At a recent campaign stop, Saunders opened his remarks with “Toronto has a serious crime issue and it’s getting out of control.”
Saunders, who stepped down as Toronto police chief in 2020, rejects the idea that he bears some responsibility if the city is less safe.
“People say they don’t feel safer now than when I was chief,” he says, “but this isn’t about pointing fingers, it’s about dealing with the issue right now.”
Ontario Premier Doug Ford, who pledged to remain neutral in the race, has spoken warmly of Saunders, and talked of how the next mayor needs to have experience dealing with crime.

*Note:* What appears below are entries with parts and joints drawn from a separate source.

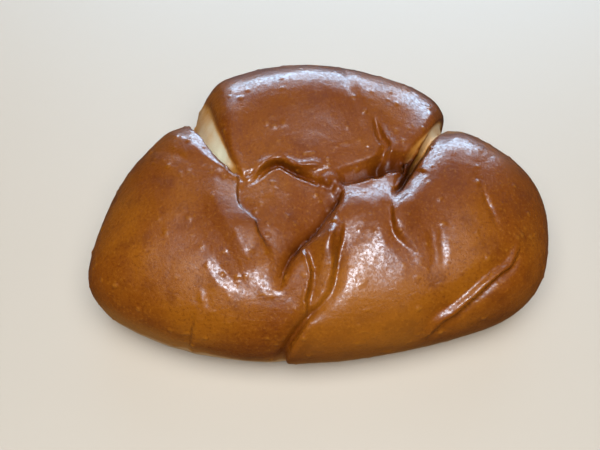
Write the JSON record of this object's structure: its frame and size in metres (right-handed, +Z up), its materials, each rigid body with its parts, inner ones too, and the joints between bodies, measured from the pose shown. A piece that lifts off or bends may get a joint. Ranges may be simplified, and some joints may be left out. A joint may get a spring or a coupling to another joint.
{
  "type": "cream bun",
  "caption": "Glossy baked cream bun in glove shape, with cut lobes at the back and folded crust on top.",
  "frame": {"origin": "middle of the bounding box, at the flat base the bun rests on", "axes": "+X along the bun's long side to the right, +Y towards the side with the cut lobes, +Z up"},
  "size_m": [0.1282, 0.0928, 0.0379],
  "materials": {
    "crust": "egg-glazed baked crust, pale dough in the cuts"
  },
  "bodies": {
    "root": {"cream_bun": "crust"}
  },
  "joints": []
}
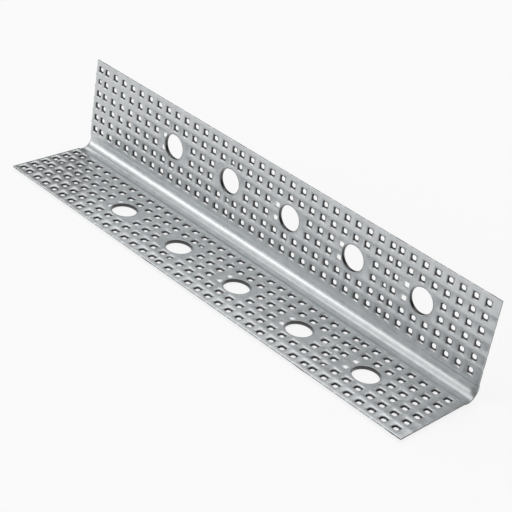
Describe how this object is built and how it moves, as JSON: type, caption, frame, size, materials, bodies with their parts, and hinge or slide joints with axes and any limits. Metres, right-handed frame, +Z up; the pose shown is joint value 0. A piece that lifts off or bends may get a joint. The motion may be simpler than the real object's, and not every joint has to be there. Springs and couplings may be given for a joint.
{
  "type": "drywall corner bead",
  "caption": "Perforated sheet-steel corner bead: two equal legs at a right angle, a round nose, punched nail holes and rows of small pierced holes.",
  "frame": {"origin": "on the floor plane, under the middle of the outline", "axes": "+X along the length, +Z up along the standing leg, which is at the +Y side; the other leg lies flat towards -Y"},
  "size_m": [0.165, 0.0322, 0.0322],
  "materials": {
    "galvanised_steel": "zinc-coated sheet, dull bright with fine spangle"
  },
  "bodies": {
    "root": {"corner_bead": "galvanised_steel"}
  },
  "joints": []
}
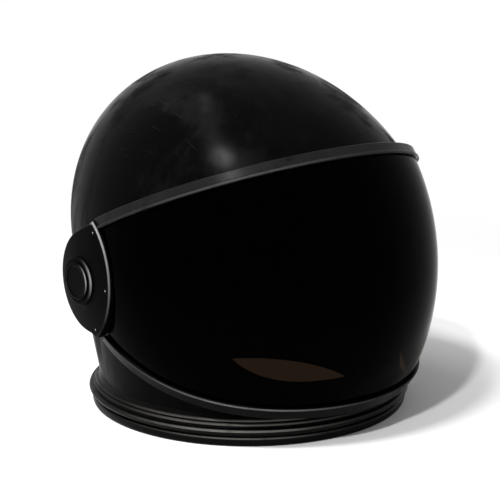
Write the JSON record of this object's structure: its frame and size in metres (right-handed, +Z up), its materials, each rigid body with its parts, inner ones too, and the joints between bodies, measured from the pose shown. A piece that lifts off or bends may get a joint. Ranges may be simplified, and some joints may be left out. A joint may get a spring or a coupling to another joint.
{
  "type": "astronaut helmet",
  "caption": "Domed space helmet on a stepped neck ring, with a framed smoked bubble visor that swings up on two ear hubs.",
  "frame": {"origin": "on the neck ring's upright axis, at the level of its bottom face", "axes": "+Z up, -Y the way the helmet faces, +X to the right as seen from in front"},
  "size_m": [0.3624, 0.38, 0.3344],
  "materials": {
    "shell_black": "polished black moulding",
    "frame_metal": "gloss black paint over aluminium",
    "ring_black": "satin black moulding",
    "smoked_lens": "smoked gloss polycarbonate",
    "rubber": "matt",
    "padding": "cloth over foam",
    "steel": "plain",
    "brass": "plain",
    "washer": "plain"
  },
  "bodies": {
    "helmet": {"shell": "shell_black", "face_opening_trim": "rubber", "neck_ring": "ring_black", "base_ring": "ring_black", "ring_gasket": "rubber", "neck_trim": "rubber", "ring_screws": "steel", "brow_seal": "rubber", "hub_pod_left": "ring_black", "hub_pod_right": "ring_black", "friction_washer_left": "washer", "friction_washer_right": "washer", "hub_bush_left": "brass", "hub_bush_right": "brass", "retaining_washer_left": "steel", "retaining_washer_right": "steel", "inner_washer_left": "steel", "inner_washer_right": "steel", "pivot_bolt_left": "steel", "pivot_bolt_right": "steel", "pivot_nut_left": "steel", "pivot_nut_right": "steel", "crown_pad": "padding", "brow_pad": "padding", "rear_pad": "padding", "side_pad_left": "padding", "side_pad_right": "padding"},
    "visor": {"visor_lens": "smoked_lens", "brow_band": "frame_metal", "chin_band": "frame_metal", "ear_plate_left": "frame_metal", "ear_plate_right": "frame_metal", "ear_plate_screws_left": "steel", "ear_plate_screws_right": "steel", "ear_plate_nuts_left": "steel", "ear_plate_nuts_right": "steel", "hub_cap_left": "frame_metal", "hub_cap_right": "frame_metal"}
  },
  "joints": [
    {"name": "visor_hinge", "type": "hinge", "parent": "helmet", "child": "visor", "pos_m": [0, 0.0293, 0.1362], "axis": [-1, 0, 0], "range_deg": [0, 60]}
  ]
}
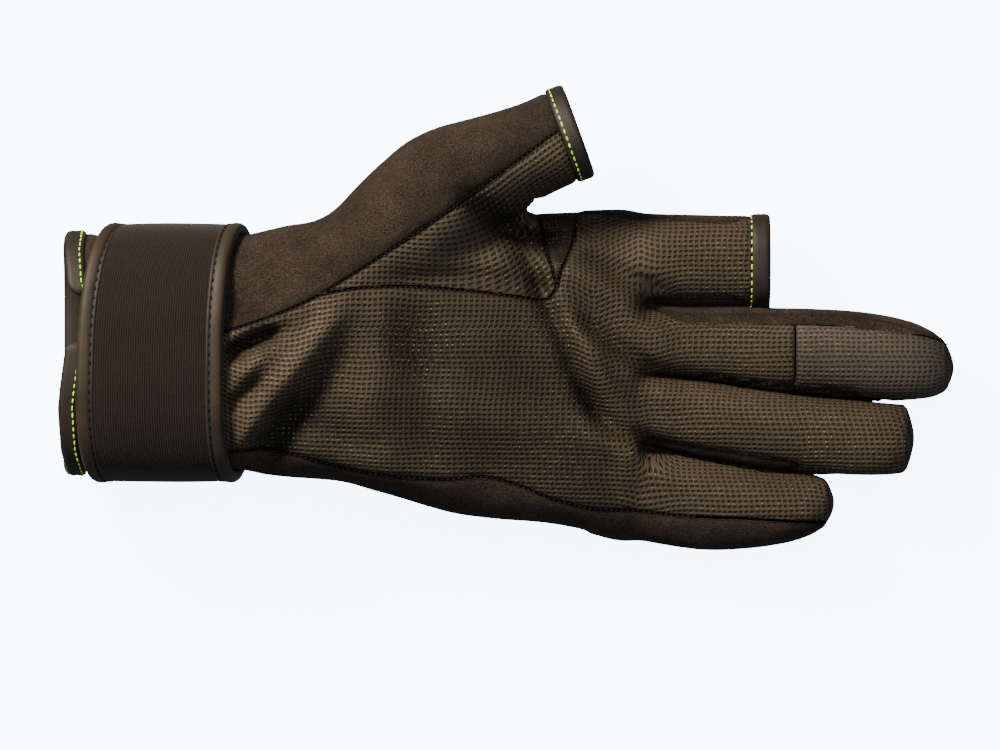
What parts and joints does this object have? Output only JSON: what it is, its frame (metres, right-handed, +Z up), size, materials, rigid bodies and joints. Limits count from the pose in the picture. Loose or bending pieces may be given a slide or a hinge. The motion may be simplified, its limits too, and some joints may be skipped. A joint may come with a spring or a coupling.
{
  "type": "fishing glove",
  "caption": "left-hand neoprene fishing glove with a dimpled grip palm, open thumb and index tips and a wrist strap, lying on its back",
  "frame": {"origin": "under the middle of the glove, on the plane that it rests on", "axes": "+X from the cuff to the fingertips, +Y to the thumb side, +Z up out of the palm"},
  "size_m": [0.2504, 0.1312, 0.0539],
  "materials": {
    "grip_cloth": "coated cloth with rows of small square dimples, satin",
    "neoprene": "knit-faced neoprene, matt",
    "strap_cloth": "finely ribbed stretch cloth, very dark and matt",
    "binding": "smooth rolled edge binding"
  },
  "bodies": {
    "root": {"palm_panel": "grip_cloth", "thumb_panel": "grip_cloth", "thumb_gusset": "grip_cloth", "middle_tip": "grip_cloth", "back_panel": "neoprene", "index_middle_side_strip": "neoprene", "middle_ring_side_strip": "neoprene", "ring_little_side_strip": "neoprene", "cuff_hem": "neoprene", "thumb_hem": "neoprene", "index_hem": "neoprene", "strap": "strap_cloth", "strap_binding_wrist": "binding", "strap_binding_hand": "binding", "hook_pad": "strap_cloth"}
  },
  "joints": []
}
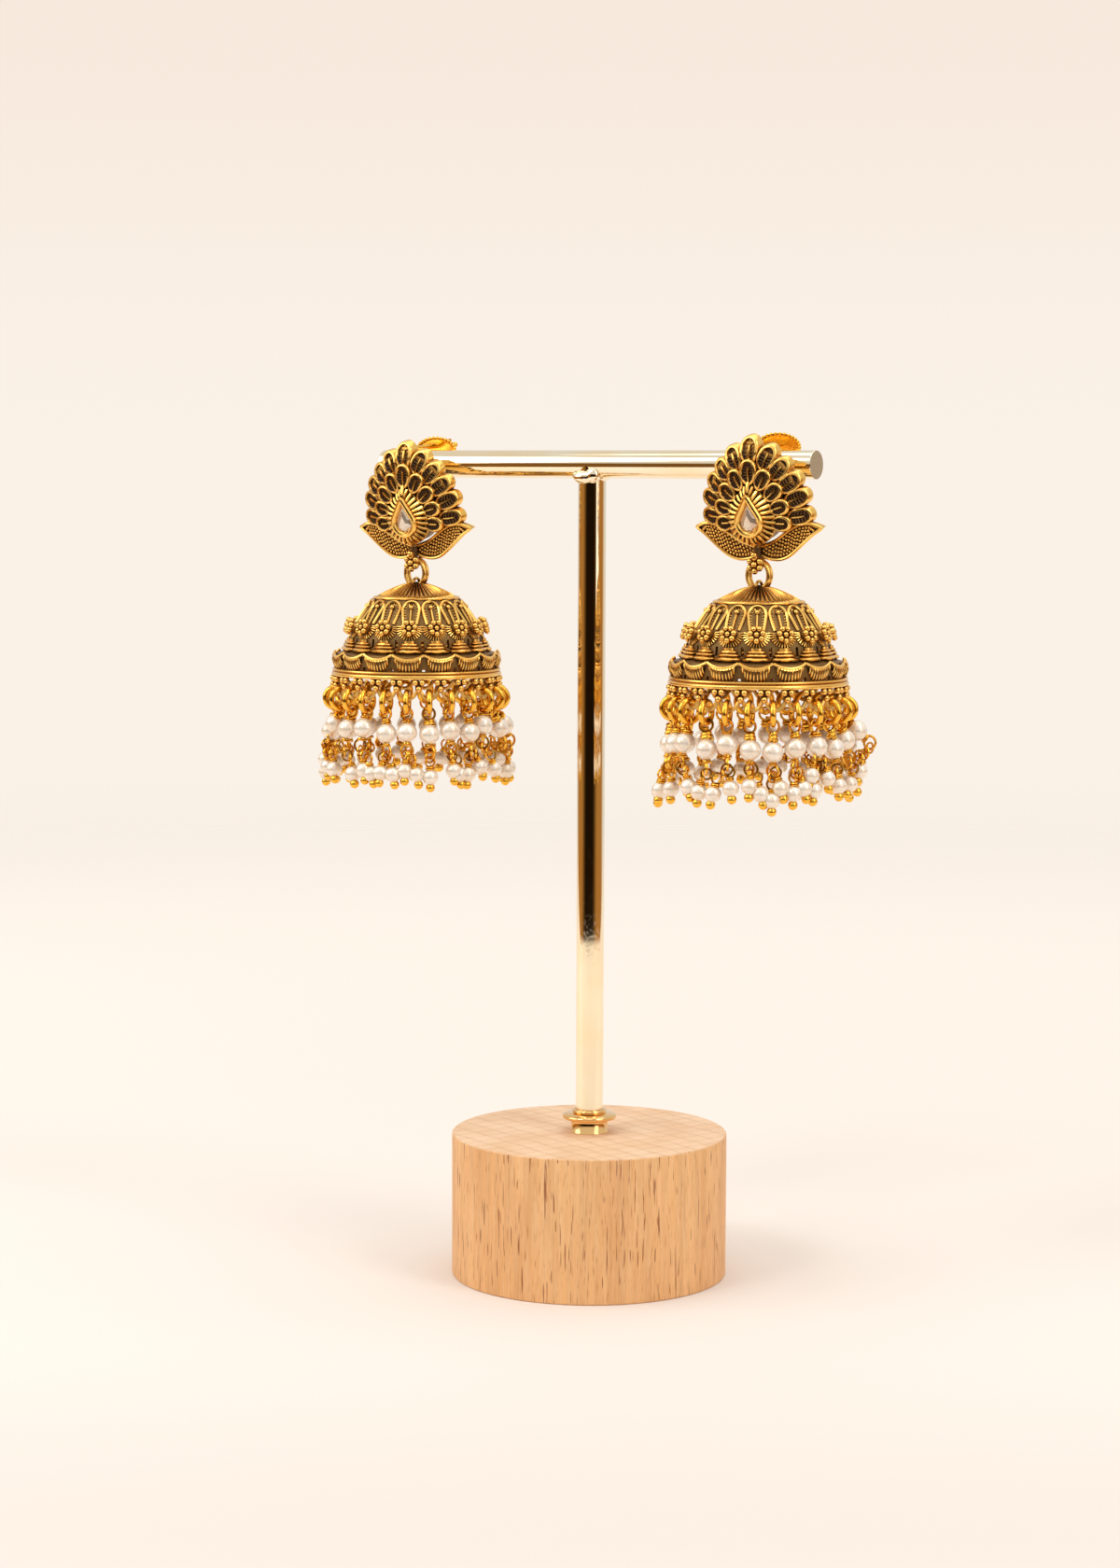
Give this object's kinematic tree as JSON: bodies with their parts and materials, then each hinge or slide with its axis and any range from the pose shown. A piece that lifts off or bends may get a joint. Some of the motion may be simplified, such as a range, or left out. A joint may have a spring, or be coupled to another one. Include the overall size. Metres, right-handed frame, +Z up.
{
  "type": "pair of jhumka earrings on a t-bar stand",
  "caption": "Bell-drop earrings with cast peacock-fan studs and pearl fringes, pinned over the bar of a small T-bar stand with a round wooden base.",
  "frame": {"origin": "centre of the base's underside", "axes": "+Z up the post, +X along the bar, the earrings face -Y"},
  "size_m": [0.1061, 0.05, 0.1525],
  "materials": {
    "beech": "sanded beech with dark pore flecks",
    "polished_gold": "pale gold plate, mirror polished",
    "antique_gold": "cast, antique gold with dark patina in the recesses",
    "bright_gold": "bright yellow gold plate",
    "pearl": "cream imitation pearl with a soft sheen",
    "champagne_stone": "clear champagne paste, faceted and polished"
  },
  "bodies": {
    "root": {"wood_base": "beech", "stand_collar": "polished_gold", "stand_post_bar": "polished_gold", "stud_right": "antique_gold", "stone_right": "champagne_stone", "push_back_right": "bright_gold", "stud_left": "antique_gold", "stone_left": "champagne_stone", "push_back_left": "bright_gold"},
    "link_right": {"jump_ring_right": "antique_gold"},
    "bell_right": {"bell_right": "antique_gold", "fringe_right": "pearl"},
    "link_left": {"jump_ring_left": "antique_gold"},
    "bell_left": {"bell_left": "antique_gold", "fringe_left": "pearl"}
  },
  "joints": [
    {"name": "swing_side_right", "type": "hinge", "parent": "root", "child": "link_right", "pos_m": [0.0358, -0.0033, 0.12947], "axis": [0, 1, 0], "range_deg": [-15, 15]},
    {"name": "swing_front_right", "type": "hinge", "parent": "link_right", "child": "bell_right", "pos_m": [0.0358, -0.0033, 0.12555], "axis": [1, 0, 0], "range_deg": [-20, 20]},
    {"name": "swing_side_left", "type": "hinge", "parent": "root", "child": "link_left", "pos_m": [-0.0358, -0.0033, 0.12852], "axis": [0, 1, 0], "range_deg": [-15, 15]},
    {"name": "swing_front_left", "type": "hinge", "parent": "link_left", "child": "bell_left", "pos_m": [-0.0358, -0.0033, 0.1246], "axis": [1, 0, 0], "range_deg": [-20, 20]}
  ]
}
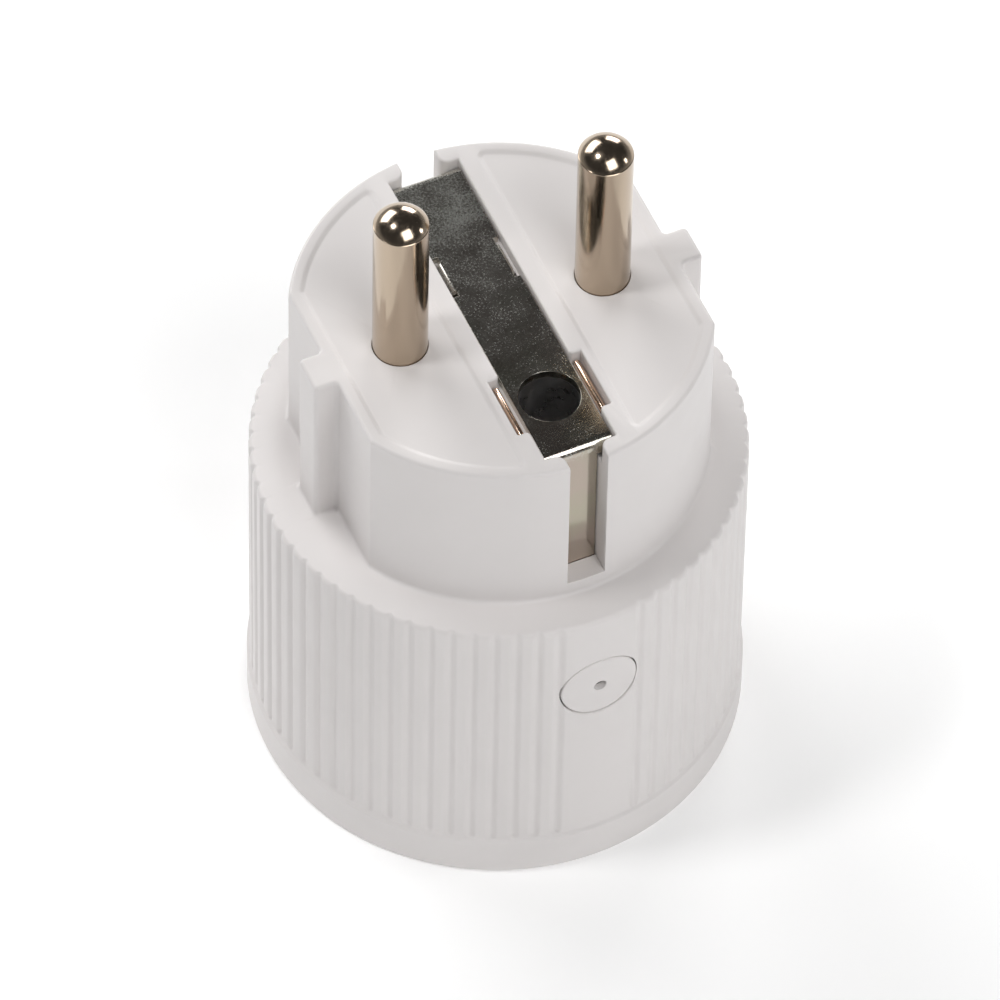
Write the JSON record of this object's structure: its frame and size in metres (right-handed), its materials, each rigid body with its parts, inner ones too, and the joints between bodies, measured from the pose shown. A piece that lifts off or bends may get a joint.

Has the perception of being Doug Ford’s choice in the race helped or hurt Saunders? He dodges the question twice, eventually landing on “I don’t know. When I’m knocking on doors people like what I have to say.”
Not everyone likes what Saunders has to say, though, about bike lanes, claiming they add to congestion and make no sense on major roads. He would remove existing lanes on University Avenue and freeze the extension of the network. His proposals have drawn the ire of cycling advocates.
While other candidates have vowed to fight the relocation of the Ontario Science Centre to Ontario Place, Saunders says the province has the power to do it. So, the question is what to build there next, while wrestling concession for Toronto residents to the new Ontario Place, like lower ticket prices to the planned private spa.
His central pitch though remains law and order and a promise to “keep Toronto safe.”